***** Provided material
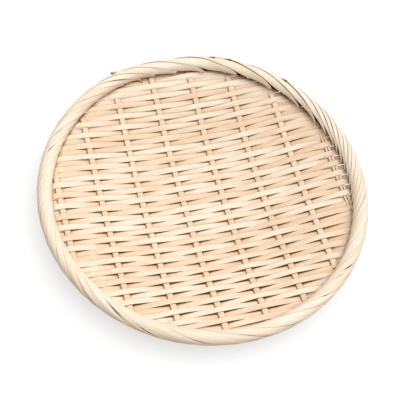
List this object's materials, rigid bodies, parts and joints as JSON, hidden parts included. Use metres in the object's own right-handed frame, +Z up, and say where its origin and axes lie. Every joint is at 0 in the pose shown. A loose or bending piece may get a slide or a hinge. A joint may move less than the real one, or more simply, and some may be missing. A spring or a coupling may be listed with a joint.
{
  "type": "zaru bamboo basket",
  "caption": "Shallow round bamboo tray basket in plain weave, its strip ends wound slantwise round a hoop to form a rope-like rim.",
  "frame": {"origin": "middle of the underside, on the surface that the tray stands on", "axes": "+Z up out of the bowl, X along the wefts, Y along the warps"},
  "size_m": [0.2402, 0.2406, 0.0255],
  "materials": {
    "bamboo_warp": "bare split bamboo, satin",
    "bamboo_weft": "bare split bamboo, satin, each strip a slightly different pale tan",
    "bamboo_hoop": "bare split bamboo, satin"
  },
  "bodies": {
    "root": {"rim_hoop": "bamboo_hoop", "warp_01": "bamboo_warp", "warp_02": "bamboo_warp", "warp_03": "bamboo_warp", "warp_04": "bamboo_warp", "warp_05": "bamboo_warp", "warp_06": "bamboo_warp", "warp_07": "bamboo_warp", "warp_08": "bamboo_warp", "weft_01": "bamboo_weft", "weft_02": "bamboo_weft", "weft_03": "bamboo_weft", "weft_04": "bamboo_weft", "weft_05": "bamboo_weft", "weft_06": "bamboo_weft", "weft_07": "bamboo_weft", "weft_08": "bamboo_weft", "weft_09": "bamboo_weft", "weft_10": "bamboo_weft", "weft_11": "bamboo_weft", "weft_12": "bamboo_weft", "weft_13": "bamboo_weft", "weft_14": "bamboo_weft", "weft_15": "bamboo_weft", "weft_16": "bamboo_weft", "weft_17": "bamboo_weft", "weft_18": "bamboo_weft", "weft_19": "bamboo_weft", "weft_20": "bamboo_weft", "weft_21": "bamboo_weft", "weft_22": "bamboo_weft", "weft_23": "bamboo_weft", "weft_24": "bamboo_weft", "weft_25": "bamboo_weft", "weft_26": "bamboo_weft", "weft_27": "bamboo_weft", "weft_28": "bamboo_weft", "weft_29": "bamboo_weft", "weft_30": "bamboo_weft", "weft_31": "bamboo_weft", "weft_32": "bamboo_weft", "weft_33": "bamboo_weft", "weft_34": "bamboo_weft", "weft_35": "bamboo_weft", "weft_36": "bamboo_weft", "weft_37": "bamboo_weft", "weft_38": "bamboo_weft", "weft_39": "bamboo_weft", "weft_40": "bamboo_weft", "weft_41": "bamboo_weft", "weft_42": "bamboo_weft", "weft_43": "bamboo_weft", "weft_44": "bamboo_weft", "weft_45": "bamboo_weft", "weft_46": "bamboo_weft", "weft_47": "bamboo_weft", "weft_48": "bamboo_weft", "weft_49": "bamboo_weft", "weft_50": "bamboo_weft", "weft_51": "bamboo_weft"}
  },
  "joints": []
}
**********
> _To do_
Copy all of the data. Keep every word exactly as it is.

> _Reply to the exercise_
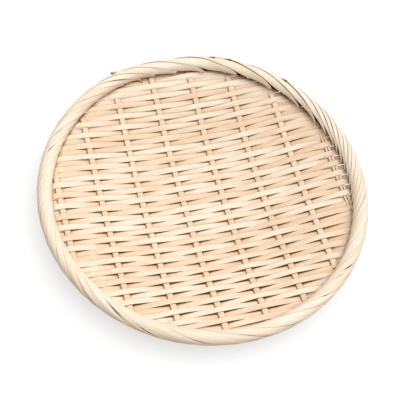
List this object's materials, rigid bodies, parts and joints as JSON, hidden parts included. Use metres in the object's own right-handed frame, +Z up, and say where its origin and axes lie. Every joint is at 0 in the pose shown. A loose or bending piece may get a slide or a hinge. A joint may move less than the real one, or more simply, and some may be missing. A spring or a coupling may be listed with a joint.
{
  "type": "zaru bamboo basket",
  "caption": "Shallow round bamboo tray basket in plain weave, its strip ends wound slantwise round a hoop to form a rope-like rim.",
  "frame": {"origin": "middle of the underside, on the surface that the tray stands on", "axes": "+Z up out of the bowl, X along the wefts, Y along the warps"},
  "size_m": [0.2402, 0.2406, 0.0255],
  "materials": {
    "bamboo_warp": "bare split bamboo, satin",
    "bamboo_weft": "bare split bamboo, satin, each strip a slightly different pale tan",
    "bamboo_hoop": "bare split bamboo, satin"
  },
  "bodies": {
    "root": {"rim_hoop": "bamboo_hoop", "warp_01": "bamboo_warp", "warp_02": "bamboo_warp", "warp_03": "bamboo_warp", "warp_04": "bamboo_warp", "warp_05": "bamboo_warp", "warp_06": "bamboo_warp", "warp_07": "bamboo_warp", "warp_08": "bamboo_warp", "weft_01": "bamboo_weft", "weft_02": "bamboo_weft", "weft_03": "bamboo_weft", "weft_04": "bamboo_weft", "weft_05": "bamboo_weft", "weft_06": "bamboo_weft", "weft_07": "bamboo_weft", "weft_08": "bamboo_weft", "weft_09": "bamboo_weft", "weft_10": "bamboo_weft", "weft_11": "bamboo_weft", "weft_12": "bamboo_weft", "weft_13": "bamboo_weft", "weft_14": "bamboo_weft", "weft_15": "bamboo_weft", "weft_16": "bamboo_weft", "weft_17": "bamboo_weft", "weft_18": "bamboo_weft", "weft_19": "bamboo_weft", "weft_20": "bamboo_weft", "weft_21": "bamboo_weft", "weft_22": "bamboo_weft", "weft_23": "bamboo_weft", "weft_24": "bamboo_weft", "weft_25": "bamboo_weft", "weft_26": "bamboo_weft", "weft_27": "bamboo_weft", "weft_28": "bamboo_weft", "weft_29": "bamboo_weft", "weft_30": "bamboo_weft", "weft_31": "bamboo_weft", "weft_32": "bamboo_weft", "weft_33": "bamboo_weft", "weft_34": "bamboo_weft", "weft_35": "bamboo_weft", "weft_36": "bamboo_weft", "weft_37": "bamboo_weft", "weft_38": "bamboo_weft", "weft_39": "bamboo_weft", "weft_40": "bamboo_weft", "weft_41": "bamboo_weft", "weft_42": "bamboo_weft", "weft_43": "bamboo_weft", "weft_44": "bamboo_weft", "weft_45": "bamboo_weft", "weft_46": "bamboo_weft", "weft_47": "bamboo_weft", "weft_48": "bamboo_weft", "weft_49": "bamboo_weft", "weft_50": "bamboo_weft", "weft_51": "bamboo_weft"}
  },
  "joints": []
}